## BEGIN Supplied records
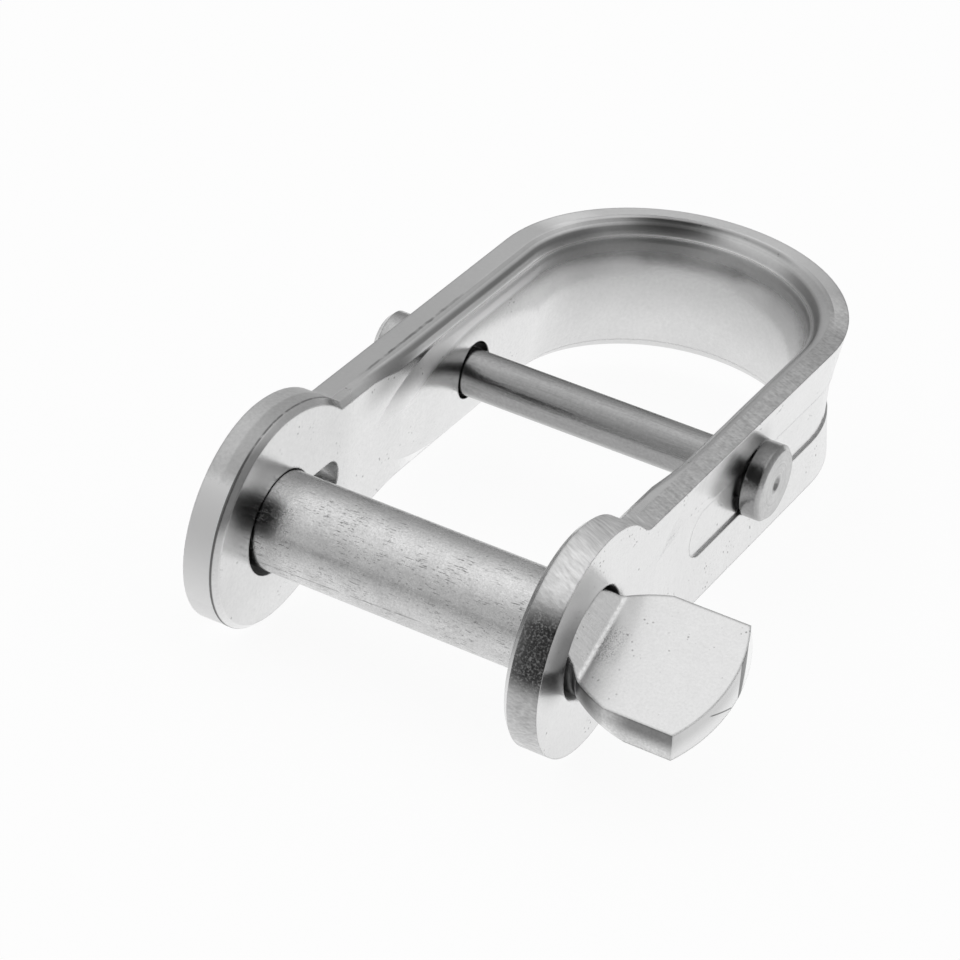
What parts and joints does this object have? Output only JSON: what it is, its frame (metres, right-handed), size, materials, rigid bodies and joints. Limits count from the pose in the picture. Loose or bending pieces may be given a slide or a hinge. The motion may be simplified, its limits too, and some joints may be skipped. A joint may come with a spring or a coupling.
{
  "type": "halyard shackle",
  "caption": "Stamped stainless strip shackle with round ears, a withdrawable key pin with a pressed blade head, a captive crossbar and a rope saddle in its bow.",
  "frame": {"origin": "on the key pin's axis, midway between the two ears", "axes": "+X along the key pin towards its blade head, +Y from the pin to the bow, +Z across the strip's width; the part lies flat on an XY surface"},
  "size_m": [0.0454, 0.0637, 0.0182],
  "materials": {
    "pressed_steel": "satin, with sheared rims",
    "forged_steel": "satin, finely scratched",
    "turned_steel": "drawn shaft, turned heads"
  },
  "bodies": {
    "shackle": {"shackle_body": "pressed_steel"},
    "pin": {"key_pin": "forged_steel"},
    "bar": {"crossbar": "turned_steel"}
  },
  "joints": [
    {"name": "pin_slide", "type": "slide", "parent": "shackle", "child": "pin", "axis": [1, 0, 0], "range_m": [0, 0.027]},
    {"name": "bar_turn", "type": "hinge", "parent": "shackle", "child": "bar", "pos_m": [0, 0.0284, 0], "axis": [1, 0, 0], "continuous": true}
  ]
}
## END Supplied records
## BEGIN Supplied records
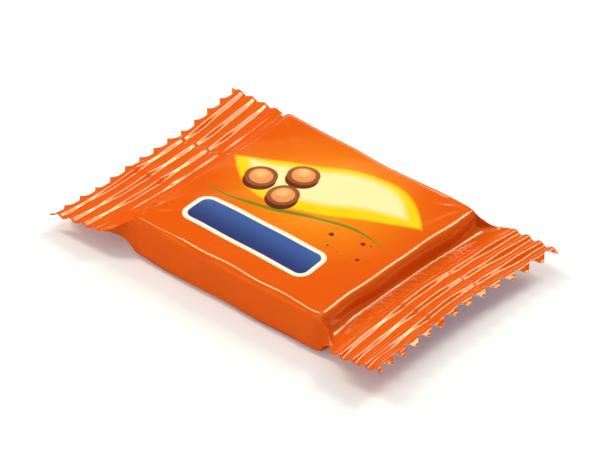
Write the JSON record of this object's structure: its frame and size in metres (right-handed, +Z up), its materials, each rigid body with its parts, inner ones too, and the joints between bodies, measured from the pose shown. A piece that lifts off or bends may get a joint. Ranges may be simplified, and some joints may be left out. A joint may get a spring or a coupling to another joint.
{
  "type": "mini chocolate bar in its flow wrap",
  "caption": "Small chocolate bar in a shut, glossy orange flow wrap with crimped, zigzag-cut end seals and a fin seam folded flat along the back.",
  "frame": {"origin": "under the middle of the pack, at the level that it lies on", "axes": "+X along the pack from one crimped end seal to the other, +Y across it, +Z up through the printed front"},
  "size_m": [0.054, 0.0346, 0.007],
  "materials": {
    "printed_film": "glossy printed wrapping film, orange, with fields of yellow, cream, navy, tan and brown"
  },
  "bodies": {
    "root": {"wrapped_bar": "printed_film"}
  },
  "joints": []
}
## END Supplied records
Direction:
Look through the lines above and collect those with the word "joints".

Answer to this task:
What parts and joints does this object have? Output only JSON: what it is, its frame (metres, right-handed), size, materials, rigid bodies and joints. Limits count from the pose in the picture. Loose or bending pieces may be given a slide or a hinge. The motion may be simplified, its limits too, and some joints may be skipped. A joint may come with a spring or a coupling.
  "joints": [
Write the JSON record of this object's structure: its frame and size in metres (right-handed, +Z up), its materials, each rigid body with its parts, inner ones too, and the joints between bodies, measured from the pose shown. A piece that lifts off or bends may get a joint. Ranges may be simplified, and some joints may be left out. A joint may get a spring or a coupling to another joint.
  "joints": []